A new strategy for Cas protein recognition based on graph neural networks and SMILES encoding.
Journal:
Scientific reports
PMID:
40307455
Abstract
The CRISPR-Cas system, an adaptive immune mechanism found in bacteria and archaea, has evolved into a promising genomic editing tool, with various types of Cas proteins playing a crucial role. In this study, we developed a set of strategies for mining and identifying Cas1 proteins. Firstly, we analyzed the characteristic differences of 14 types of Cas proteins in the protein large language model embedding space in detail; then converted proteins into the Simplified Molecular Input Line Entry System (SMILES) format, thereby constructing graph data representing atom and bond features. Next, based on the characteristic differences of different Cas proteins, we designed and trained an ensemble model composed of two Directed Message Passing Neural Network (DMPNN) models for high-precision identification of Cas1 proteins.
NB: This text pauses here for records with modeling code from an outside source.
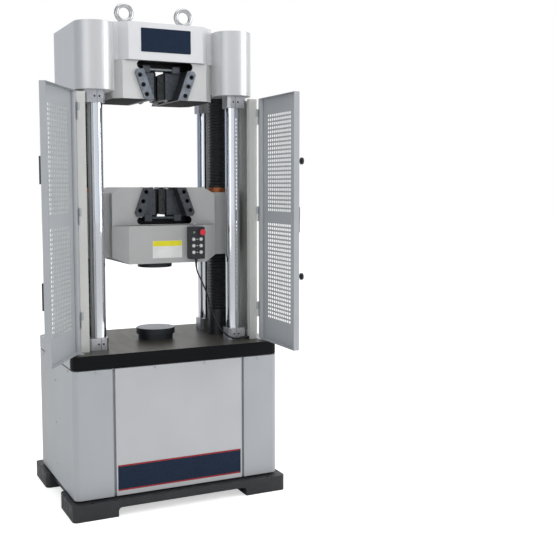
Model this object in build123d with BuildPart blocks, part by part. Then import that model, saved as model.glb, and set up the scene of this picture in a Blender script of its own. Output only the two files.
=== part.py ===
from build123d import *
import os
from math import cos, pi, radians, sin, tan

# Universal testing machine, six-column load frame, in millimetres.
# +X is the machine's right, +Y its back, +Z up; the origin is on the floor under its centre.

os.makedirs("parts", exist_ok=True)

# Fits and sheet
move_gap = 0.3          # between curved faces of parts that move past each other
running_fit = 0.05      # radial clearance of a shaft in its bearing
seat_fit = 0.05         # radial clearance of a fixed round fit
sheet = 2.0             # steel sheet of panels and covers

# Base casting and its feet
base_width = 1010.0
base_depth = 758.0
foot_height = 71.0
foot_width = 200.0
foot_length = 240.0
rail_underside = 40.0
side_notch = 36.0
foot_corner = 20.0
foot_root = 16.0
anchor_radius = 9.0
anchor_side = 85.0      # anchor hole centre to the side edge of the casting
anchor_edge = 20.0      # and to its front edge

# Cabinet
frame_width = 967.0
frame_depth = 673.0
corner_radius = 27.0
plinth_gap = 8.0
plinth_recess = 14.0
cabinet_height = 566.0
rail_size = 30.0
groove_centre = 306.0
groove_width = 12.0
groove_depth = 12.0
louvre_count = 7
louvre_pitch = 26.0
louvre_length = 170.0
louvre_height = 8.0
bridge_margin = 5.0     # bridges under the bellows, past their outside
louvre_spacing = 238.0
louvre_drop = 150.0     # middle row below the panel's top

# Worktable
table_gap = 5.0
table_thickness = 60.0
table_edge = 1.5

# Columns, collars and lead screws
column_radius = 34.0
column_x = 327.0
column_y = 179.0
column_depth = 50.0     # column end sunk in the worktable
collar_height = 54.0
collar_width = 92.0
collar_depth = 84.0
collar_offset = 9.0     # collar centre outboard of the column axis
collar_chamfer = 12.0
collar_slit = 3.0
collar_bolt_spacing = 22.0
collar_bolt_radius = 4.5
collar_bolt_depth = 5.0
screw_radius = 25.0
screw_top_radius = 15.0
screw_top_length = 18.0
screw_top_rise = 8.0     # screw end above the underside of the crosshead's arms
screw_bore_gap = 3.0

# Hydraulic ram
piston_radius = 75.0
piston_flange_radius = 100.0
piston_flange_height = 20.0
cylinder_radius = 100.0
cylinder_base_radius = 128.0
cylinder_base_height = 24.0
cylinder_floor = 40.0
cylinder_drop = 74.0    # top of the cylinder below the cabinet's top
gland_radius = 108.0
gland_height = 28.0
port_radius = 8.5
port_depth = 18.0
port_spacing = 60.0
port_height = 330.0
port_floor = 12.0
port_margin = 36.0
port_corner = 6.0

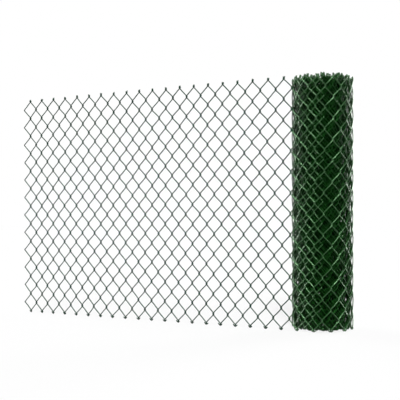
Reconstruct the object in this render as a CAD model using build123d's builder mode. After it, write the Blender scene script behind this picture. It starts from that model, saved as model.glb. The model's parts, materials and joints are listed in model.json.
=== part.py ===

This ensemble model performed excellently on both training data and newly designed datasets. The comparison of this method with other methods, such as CRISPRCasFinder, has demonstrated its effectiveness. Finally, the ensemble model was successfully employed to identify potential Cas1 proteins in the Ensemble database, further highlighting its robustness and practicality. The strategies and models from this research may potentially be extended to other types of Cas proteins, though this would require further investigation and validation. Moreover, our work highlights SMILES encoding as a versatile tool for studying biological macromolecules, enabling efficient structural representation and advanced computational applications in protein research and beyond.